Null hypothesis: \(H_0: p_{\text{before}} = p_{\text{after}}\)

Conditions on the number of discordant pairs, \(b + c\).

0 | 1 | |
---|---|---|

0 |
12 | 11 |

1 |
9 | 8 |

Under Null hypothesis, we expect the number of discordant pairs (e.g. people who change their minds during debate) should be equally split between \(b\) and \(c\).

## McNemar’s test

Conditional on \(b + c\), \[ b \sim \text{Binomial}(b+c, 0.5) \]

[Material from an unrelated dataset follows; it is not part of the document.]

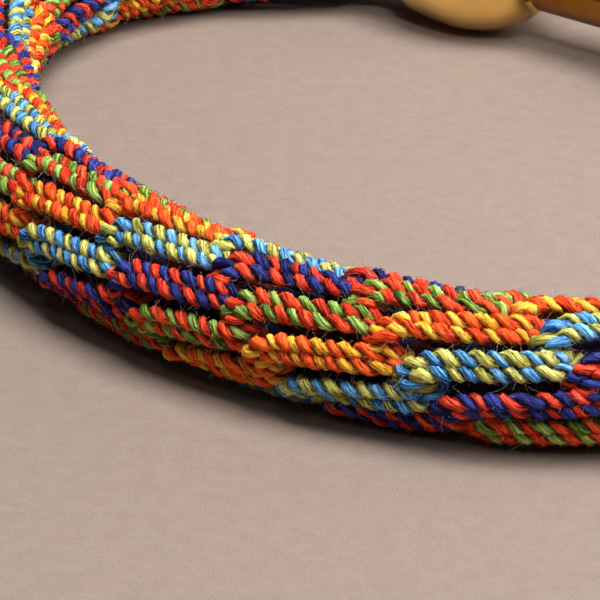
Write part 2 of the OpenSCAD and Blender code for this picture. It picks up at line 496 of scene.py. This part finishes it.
def layPly(strand, skein, owner, key, yarnMiddle, middle, radius, rng):
    # one ply's skin, and the places for hairs on the outside of its yarn and of the braid
    way, reach, outward = strand["way"], strand["reach"], strand["outward"]
    tone = drift(way, yarn["dye"], rng)
    heading = unit(np.gradient(middle, axis=0))
    out = unit(middle - yarnMiddle)
    gaps = np.where((out * outward).sum(1) > yarn["turnedAway"], yarn["outerGap"], yarn["innerGap"])
    gaps = np.where(reach > yarn["seenReach"], gaps, yarn["hiddenGap"])
    at = chosenRings(way, gaps)
    out, heading = out[at], heading[at]
    out = unit(out - (out * heading).sum(1)[:, None] * heading)
    section = np.radians(yarn["section"])
    c, s = np.cos(section)[None, :, None], np.sin(section)[None, :, None]
    normal = c * out[:, None] + s * np.cross(heading, out)[:, None]
    uneven = radius[at][:, None] + rng.uniform(-yarn["lumps"], yarn["lumps"], (len(at), len(section)))
    rings = middle[at][:, None] + uneven[..., None] * normal
    turned = section[None] + yarn["fibreTurn"] * way[at][:, None]
    along = np.broadcast_to(way[at][:, None] + yarn["ownStreaks"] * key, turned.shape)
    fibre = np.stack([along, yarn["plyRadius"] * np.cos(turned), yarn["plyRadius"] * np.sin(turned)], -1)
    # painted shade: fibres near the braid's middle and near their yarn's middle are darkened
    fromBraid = np.linalg.norm(rings - strand["braidMiddle"][at][:, None], axis=2)
    fromYarn = np.linalg.norm(rings - yarnMiddle[at][:, None], axis=2) / strand["size"][at][:, None]
    shade = np.maximum(paintedShadeNear(fromBraid, yarn["braidShade"]), paintedShadeNear(fromYarn, yarn["yarnShade"]))
    faces = tubeFaces(len(at), len(section), skein["count"])
    # painted highlight: the tone adds the crest along the ply's outermost line to the ply's random dye
    addPart(skein, rings, faces, [owner] * len(faces), fibre,
            tone[at][:, None] + yarn["paintedCrestHighlight"] * np.cos(section), shade)
    facing = (normal * outward[at][:, None]).sum(2)
    seen = (facing > yarn["turnedAway"]) & (c[..., 0] > yarn["turnedAway"])
    seen &= reach[at][:, None] > yarn["seenReach"]
    tangents = np.broadcast_to(heading[:, None], rings.shape)
    skein["places"].append((rings[seen], normal[seen], tangents[seen], np.full(seen.sum(), owner), facing[seen]))


def layYarns(strand, skein, rng):
    # the strand's two yarns, side by side, of two plies each
    way, reach, size, tangent = strand["way"], strand["reach"], strand["size"], strand["frames"][0]
    lean = drift(way, yarn["lean"], rng)
    flat = unit(np.cross(tangent, strand["outward"]))
    sideways = cosDeg(lean)[:, None] * flat + sinDeg(lean)[:, None] * np.cross(tangent, flat)
    lift = yarn["lift"] * ease(reach - yarn["surfaces"])
    parting = 1 + yarn["parting"] * ease(yarn["surfaces"] - reach)
    for sign in (1, -1):
        apart = sign * yarn["apart"] * size * (1 + drift(way, yarn["spacing"], rng)) * parting
        yarnMiddle = strand["middle"] + lift[:, None] * strand["outward"] + apart[:, None] * sideways
        for owner, (middle, radius) in enumerate(twistedPlies(way, yarnMiddle, size, strand["frames"], rng)):
            radius = radius * strandThreads[strand["number"] % braid["pairs"]][owner][1]
            key = strand["number"] + 2 * braid["pairs"] * (owner + 2 * (sign > 0))      # each ply has its own
            layPly(strand, skein, owner, key, yarnMiddle, middle, radius, rng)


def laySlack(strand, skein, rng):
    # the strand's share of the slack yarn, in stripes of its two near-black painted-shade cottons, three faces
    # wide
    rings, s = slackTube(strand["number"])
    sides = braid["slackSides"]
    faces = tubeFaces(len(rings), sides, skein["count"])
    stripes = [4 + (face // sides + face % sides) // 3 % 2 for face in range(len(faces))]
    plain = np.zeros(rings.shape[:2])
    addPart(skein, rings, faces, stripes, rings, plain, plain)
    normal = unit(rings - rings.mean(1, keepdims=True))
    seen = (normal * unit(rings - spine(s)[:, None])).sum(2) > braid["slackSeen"]
    tangents = unit(np.gradient(rings, axis=0))
    skein["places"].append((rings[seen], normal[seen], tangents[seen], rng.integers(0, 2, seen.sum()),
                            np.full(seen.sum(), fuzz["slackFacing"])))


# Loose fibres: short fine curled hairs that cling to the yarn or stand a little off it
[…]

Do, one sample Z-test for proportions, leads to \[ Z = \frac{b - c}{\sqrt{b + c}} \dot \sim N(0, 1) \quad \text{under null hypothesis} \] (sometimes people square this statistic, and compare to \(\chi^2_1\))

## Example: McNemar’s

0 | 1 | |
---|---|---|

0 |
12 | 11 |

1 |
9 | 8 |

\[ Z = \frac{b-c}{\sqrt{b+c}} = \frac{11 - 9}{\sqrt{11 + 9}} = 0.45 \]

Compare to N(0,1)

## Final points

McNemar’s test is equivalent to the paired t-test, in the sense that the two test statistics are monotone transformations of each other.

For large sample sizes, the two test statistics get closer and closer to the same value: asymptotically equivalent.